An electronic control means (discussed hereinafter with reference
to FIG. 6) is provided which is responsive in part to a control
signal from stock sensor 28 and which functions to cause drive
capstan 30 to be rotated by a drive capstan motor supported within
deck 10 (and not illustrated) so as to move the print stock with
respect to the print head assembly until a portion of a label onto
which a character (or portion thereof) is to be printed is
appropriately positioned with respect to the thermal print element.

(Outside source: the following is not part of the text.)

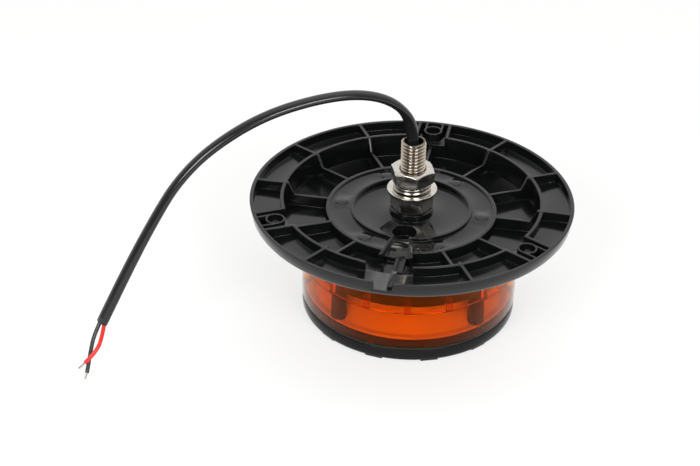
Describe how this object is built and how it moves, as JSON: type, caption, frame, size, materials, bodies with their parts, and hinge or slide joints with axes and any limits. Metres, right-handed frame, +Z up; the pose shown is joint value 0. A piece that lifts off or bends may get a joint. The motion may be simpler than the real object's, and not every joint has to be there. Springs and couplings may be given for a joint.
{
  "type": "led warning beacon",
  "caption": "Low-profile amber LED warning beacon with a wide ribbed mounting base, hollow threaded stud with nut and washers, and a short two-core cable.",
  "frame": {"origin": "centre of the cap's resting face, on the axis of the stud", "axes": "+Z up along the stud, with the beacon resting on its cap and its mounting side up; in service it is turned over, so that +Z points into the vehicle roof or panel. The base's cable channel points along -Y."},
  "size_m": [0.2156, 0.1755, 0.1219],
  "materials": {
    "black_plastic": "satin moulded black",
    "black_cap": "satin moulded black",
    "nickel_stud": "nickel-plated brass, threaded",
    "nickel_nut": "nickel-plated brass",
    "steel": "zinc-plated",
    "rubber": "matte black",
    "amber_lens": "clear amber, polished",
    "white_plastic": "gloss white",
    "white_board": "white solder mask",
    "led_package": "clear dome on a white package",
    "aluminium": "milled",
    "green_board": "green solder mask",
    "chip": "moulded black",
    "can": "drawn can",
    "ferrite": "sintered",
    "resin": "cast black resin",
    "red_pvc": "satin red PVC",
    "black_pvc": "satin black PVC",
    "cable_jacket": "satin black PVC",
    "tinned": "tinned copper strands"
  },
  "bodies": {
    "beacon": {"base": "black_plastic", "stud": "nickel_stud", "stud_gasket": "rubber", "base_nut": "nickel_nut", "lens": "amber_lens", "lens_gasket": "rubber", "cap": "black_cap", "cap_gasket": "rubber", "cap_screws": "steel", "reflector": "white_plastic", "led_board": "white_board", "leds": "led_package", "heat_plate": "aluminium", "plate_screws": "steel", "driver_board": "green_board", "driver_screws": "steel", "driver_chips": "chip", "resistors": "chip", "capacitors": "can", "inductor": "ferrite", "board_link": "chip", "potting": "resin", "lead_red": "red_pvc", "lead_black": "black_pvc", "cable": "cable_jacket", "core_red": "red_pvc", "core_black": "black_pvc", "tip_red": "tinned", "tip_black": "tinned"},
    "washers": {"flat_washer": "nickel_nut", "spring_washer": "nickel_nut"},
    "nut": {"mounting_nut": "nickel_nut"}
  },
  "joints": [
    {"name": "washer_slide", "type": "slide", "parent": "beacon", "child": "washers", "axis": [0, 0, 1], "range_m": [0, 0.01225]},
    {"name": "nut_turn", "type": "hinge", "parent": "washers", "child": "nut", "pos_m": [0, 0, 0.0727], "axis": [0, 0, 1], "range_deg": [0, 2520]}
  ],
  "couplings": [
    {"joint": "washer_slide", "follows": "nut_turn", "m_per_rad": 0.00027852}
  ]
}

When the label is so positioned, the electronic control means
terminates rotation of drive capstan 30, and then applies an
electrical signal to the thermal print element for a time (the
exposure time) sufficient to raise the temperature of only that
portion of the label that is in contact with the thermal print
element above the threshold temperature. After an additional time
(the rest time) that is sufficient to avoid smearing of the label
upon movement thereof, the electronic control means again causes
drive capstan 30 to rotate until a successive portion of the label
onto which a successive character (or portion thereof) is to be
printed is appropriately positioned with respect to the thermal
print element, and the cycle just described is repeated. As the
successive characters are thus printed, the label is stripped from
the label stock backing by label stripping pin 29. After the entire
label has been printed with the coded record, the label is removed
by hand from the label stock backing and applied to any desired
object.
With reference now to FIG. 2, print head support 14 may be
schematically represented as a block 40 of thermally-conductive
material that is secured to deck 10, and the thermal print head
includes a substrate 42 of ceramic material that is secured to and
in good thermal contact with block 40 and that has conventionally
formed thereon a thermal print element 44 of electrically-resistive
material. A portion of a label is maintained in uniform and good
thermal contact with a substantially planar surface 44A of thermal
print element 44 (by roller 17 of pressure member 16 as previously
described), and surface 44A has a height that is equal to the
desired height of each bar to be printed and a width that is equal
to an incremental bar width used to print each bar. Preferably,
this incremental bar width is equal to the width of the narrowest
bar to be printed.
FIG. 3 illustrates a thermal model of the structure in FIG. 2,
which thermal model includes schematic representations of the
respective thermal masses of print element 44, substrate 42 and
block 40. Under the assumption that print element 44, substrate 42
and block 40 are each at or above air temperature, it can be seen
that the power into print element 44 (which results from the
application of an electrical signal thereto) produces heat that is
conducted through the thermal mass of print element 44. The heat
thus conducted is lost to the print stock (including the label) and
the air and is also conducted through the thermal resistance
between print element 44 and substrate 42 to the thermal mass of
substrate 42. The heat conducted through the thermal mass of
substrate 42 is lost to the air and is also conducted through the
thermal resistance between substrate 42 and block 40 to the thermal
mass of block 40. The heat conducted through the thermal mass of
block 40 is then lost to deck 10 and to the air.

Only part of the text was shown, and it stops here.